• _Your instructions_:
Pick out the lines below with "from" and list them.

• _Material for the task_:
>> begin

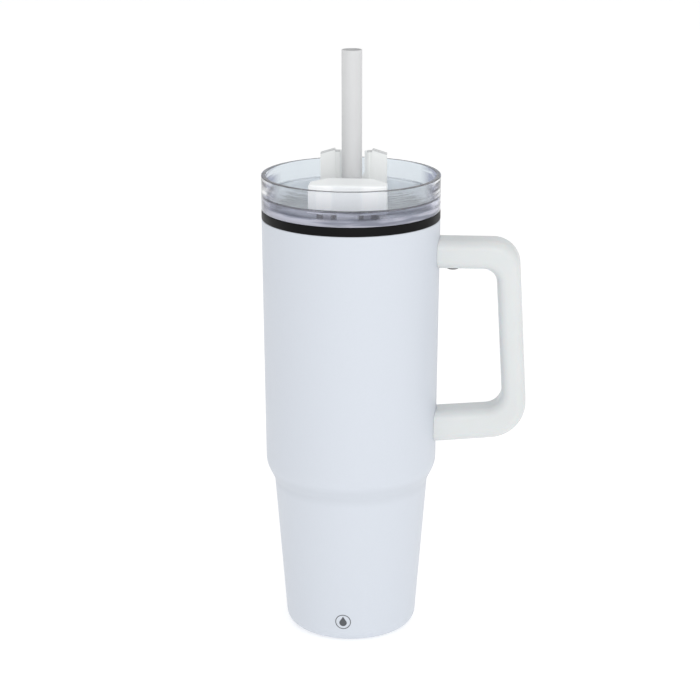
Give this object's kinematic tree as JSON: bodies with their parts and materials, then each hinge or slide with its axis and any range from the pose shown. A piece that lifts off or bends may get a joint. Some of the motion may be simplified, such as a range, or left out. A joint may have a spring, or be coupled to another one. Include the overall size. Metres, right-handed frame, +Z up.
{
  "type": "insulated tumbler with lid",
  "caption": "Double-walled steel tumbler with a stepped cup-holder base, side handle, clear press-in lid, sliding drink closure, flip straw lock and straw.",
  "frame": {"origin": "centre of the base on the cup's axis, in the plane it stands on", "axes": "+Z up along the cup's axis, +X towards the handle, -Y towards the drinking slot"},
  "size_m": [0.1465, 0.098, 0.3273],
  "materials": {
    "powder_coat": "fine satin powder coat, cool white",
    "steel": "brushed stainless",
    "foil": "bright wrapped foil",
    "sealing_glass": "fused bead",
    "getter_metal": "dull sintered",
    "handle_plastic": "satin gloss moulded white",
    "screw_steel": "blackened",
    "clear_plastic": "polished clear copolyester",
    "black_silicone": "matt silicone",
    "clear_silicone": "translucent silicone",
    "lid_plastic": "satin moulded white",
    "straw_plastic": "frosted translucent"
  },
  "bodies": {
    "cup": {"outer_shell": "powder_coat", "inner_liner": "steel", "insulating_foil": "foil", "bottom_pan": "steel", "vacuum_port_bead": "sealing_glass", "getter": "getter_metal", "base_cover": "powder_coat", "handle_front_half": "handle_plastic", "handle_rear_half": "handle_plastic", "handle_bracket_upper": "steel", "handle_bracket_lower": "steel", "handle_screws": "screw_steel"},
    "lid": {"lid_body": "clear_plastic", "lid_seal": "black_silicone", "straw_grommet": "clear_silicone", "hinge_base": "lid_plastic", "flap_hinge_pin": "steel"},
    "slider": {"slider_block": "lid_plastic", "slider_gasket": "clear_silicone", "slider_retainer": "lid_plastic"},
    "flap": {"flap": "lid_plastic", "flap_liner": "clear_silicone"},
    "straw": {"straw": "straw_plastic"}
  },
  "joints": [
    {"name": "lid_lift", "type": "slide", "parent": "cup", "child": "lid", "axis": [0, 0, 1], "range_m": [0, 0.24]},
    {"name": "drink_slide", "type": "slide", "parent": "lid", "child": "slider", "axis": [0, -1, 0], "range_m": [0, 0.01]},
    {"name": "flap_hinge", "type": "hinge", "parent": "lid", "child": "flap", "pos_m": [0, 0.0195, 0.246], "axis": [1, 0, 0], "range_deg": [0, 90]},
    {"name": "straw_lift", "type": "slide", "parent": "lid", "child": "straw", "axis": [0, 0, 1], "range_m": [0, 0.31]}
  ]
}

>> end
>> begin

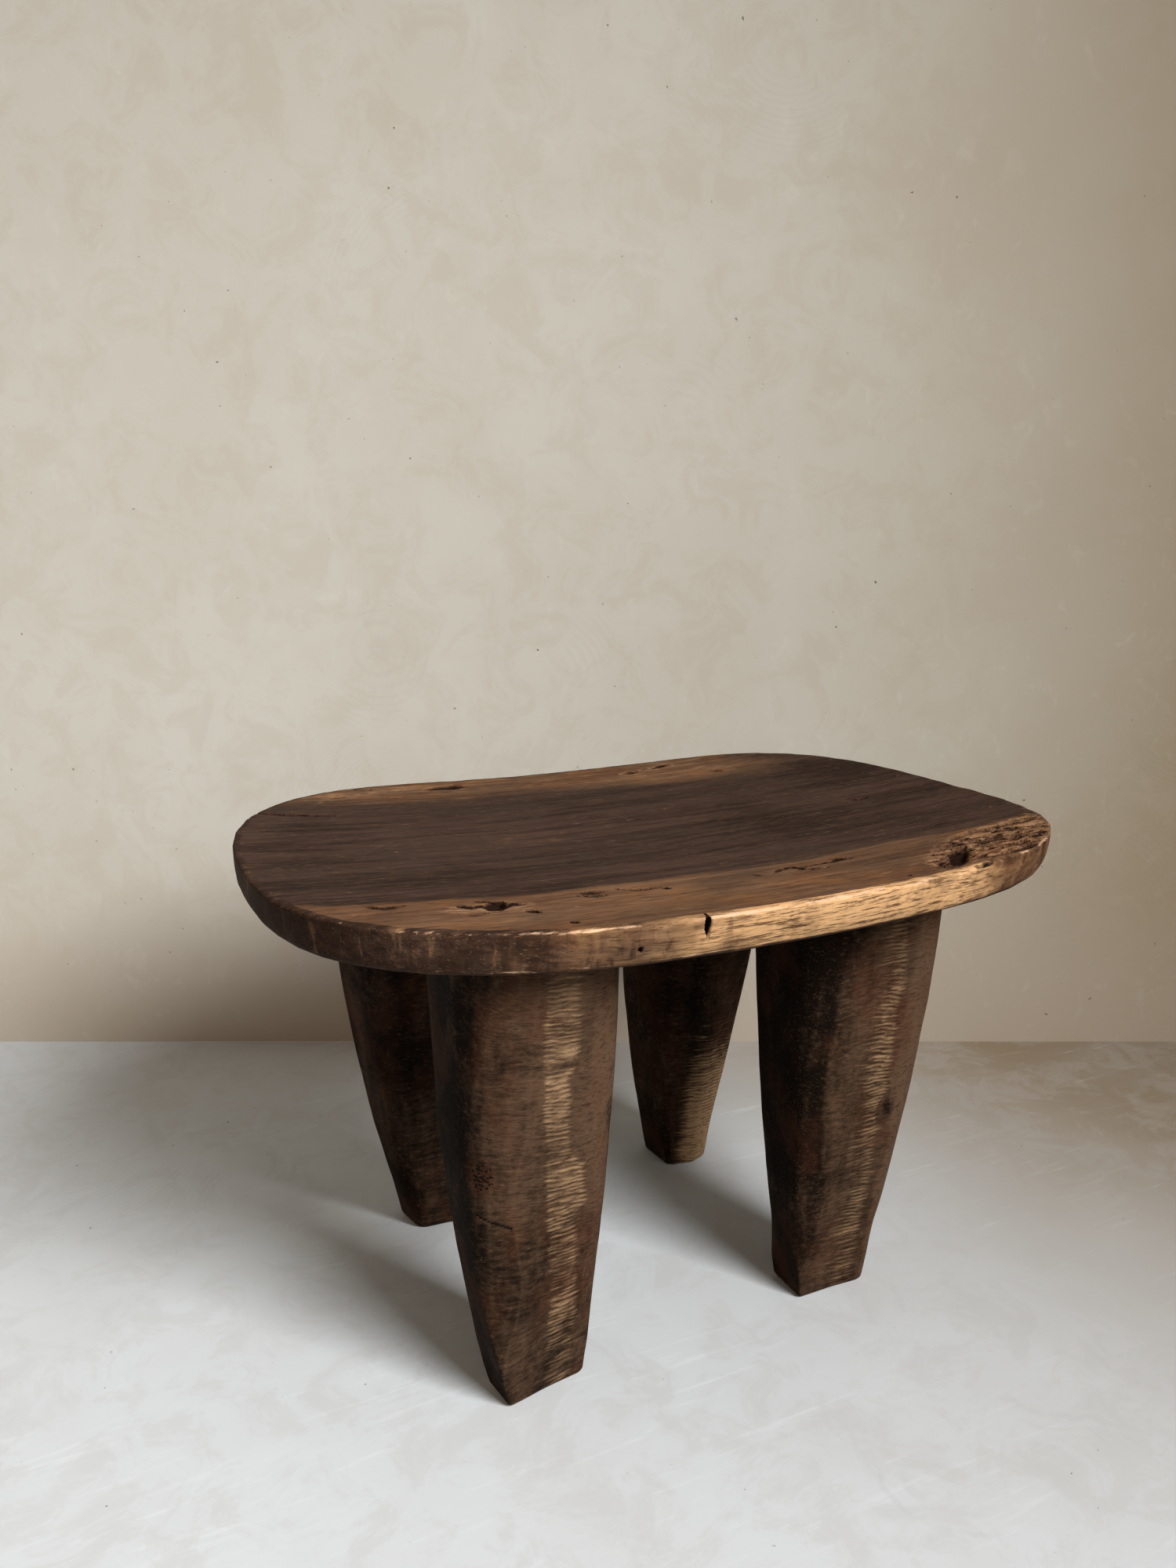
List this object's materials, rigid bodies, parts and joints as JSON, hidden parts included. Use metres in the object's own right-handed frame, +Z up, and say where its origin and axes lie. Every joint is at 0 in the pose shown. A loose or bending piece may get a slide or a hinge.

>> end
>> begin

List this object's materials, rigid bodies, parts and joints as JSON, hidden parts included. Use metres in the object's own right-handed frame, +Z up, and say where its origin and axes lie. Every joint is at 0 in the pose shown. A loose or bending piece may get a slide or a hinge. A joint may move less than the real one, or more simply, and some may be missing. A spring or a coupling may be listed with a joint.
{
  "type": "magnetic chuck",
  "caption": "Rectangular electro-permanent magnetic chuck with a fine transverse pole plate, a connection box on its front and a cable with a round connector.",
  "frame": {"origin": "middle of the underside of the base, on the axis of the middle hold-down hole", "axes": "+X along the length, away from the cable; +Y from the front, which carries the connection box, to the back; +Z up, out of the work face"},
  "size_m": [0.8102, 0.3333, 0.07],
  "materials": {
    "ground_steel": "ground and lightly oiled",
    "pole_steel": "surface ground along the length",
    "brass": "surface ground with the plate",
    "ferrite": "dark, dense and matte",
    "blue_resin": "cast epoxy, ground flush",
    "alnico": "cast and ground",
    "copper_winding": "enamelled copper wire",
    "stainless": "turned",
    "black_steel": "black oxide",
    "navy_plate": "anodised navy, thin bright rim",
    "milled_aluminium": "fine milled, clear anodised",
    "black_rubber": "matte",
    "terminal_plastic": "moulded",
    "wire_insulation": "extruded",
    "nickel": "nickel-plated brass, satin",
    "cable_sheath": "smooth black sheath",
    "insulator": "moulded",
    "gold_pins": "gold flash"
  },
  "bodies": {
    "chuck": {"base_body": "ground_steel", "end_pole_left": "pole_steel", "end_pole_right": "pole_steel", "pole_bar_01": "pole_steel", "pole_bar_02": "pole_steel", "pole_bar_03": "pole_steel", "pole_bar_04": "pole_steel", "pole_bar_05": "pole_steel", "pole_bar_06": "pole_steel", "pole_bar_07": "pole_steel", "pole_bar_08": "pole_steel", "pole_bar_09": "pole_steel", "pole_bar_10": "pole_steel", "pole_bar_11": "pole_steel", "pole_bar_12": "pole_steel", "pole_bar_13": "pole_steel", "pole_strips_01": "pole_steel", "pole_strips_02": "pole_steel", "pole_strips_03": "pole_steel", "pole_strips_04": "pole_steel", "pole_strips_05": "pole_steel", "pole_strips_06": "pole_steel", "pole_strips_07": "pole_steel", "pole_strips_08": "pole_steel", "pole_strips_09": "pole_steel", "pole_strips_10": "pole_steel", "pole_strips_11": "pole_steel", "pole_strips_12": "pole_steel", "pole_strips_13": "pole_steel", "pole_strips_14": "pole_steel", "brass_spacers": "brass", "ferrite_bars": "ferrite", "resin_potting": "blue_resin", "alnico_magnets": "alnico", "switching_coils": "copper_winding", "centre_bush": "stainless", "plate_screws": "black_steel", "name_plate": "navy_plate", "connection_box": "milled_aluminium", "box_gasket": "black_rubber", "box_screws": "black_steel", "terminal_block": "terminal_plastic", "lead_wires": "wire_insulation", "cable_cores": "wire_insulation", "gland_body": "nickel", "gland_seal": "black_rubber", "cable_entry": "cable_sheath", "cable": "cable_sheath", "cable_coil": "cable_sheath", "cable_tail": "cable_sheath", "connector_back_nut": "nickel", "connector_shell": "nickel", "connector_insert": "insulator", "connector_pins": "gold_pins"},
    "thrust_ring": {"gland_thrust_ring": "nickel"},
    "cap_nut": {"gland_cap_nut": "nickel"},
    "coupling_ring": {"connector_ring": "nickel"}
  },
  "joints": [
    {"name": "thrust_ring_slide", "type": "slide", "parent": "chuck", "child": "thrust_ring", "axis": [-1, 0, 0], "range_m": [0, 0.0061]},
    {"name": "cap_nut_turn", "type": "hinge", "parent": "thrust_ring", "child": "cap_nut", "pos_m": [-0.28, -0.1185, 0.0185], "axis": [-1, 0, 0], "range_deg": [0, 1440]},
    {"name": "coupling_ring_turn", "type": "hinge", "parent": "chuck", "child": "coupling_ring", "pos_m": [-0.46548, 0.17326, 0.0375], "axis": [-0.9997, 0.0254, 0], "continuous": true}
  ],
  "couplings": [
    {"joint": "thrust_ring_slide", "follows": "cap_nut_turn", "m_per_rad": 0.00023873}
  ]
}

>> end

• _Task response_:
Give this object's kinematic tree as JSON: bodies with their parts and materials, then each hinge or slide with its axis and any range from the pose shown. A piece that lifts off or bends may get a joint. Some of the motion may be simplified, such as a range, or left out. A joint may have a spring, or be coupled to another one. Include the overall size. Metres, right-handed frame, +Z up.
  "frame": {"origin": "middle of the underside of the base, on the axis of the middle hold-down hole", "axes": "+X along the length, away from the cable; +Y from the front, which carries the connection box, to the back; +Z up, out of the work face"},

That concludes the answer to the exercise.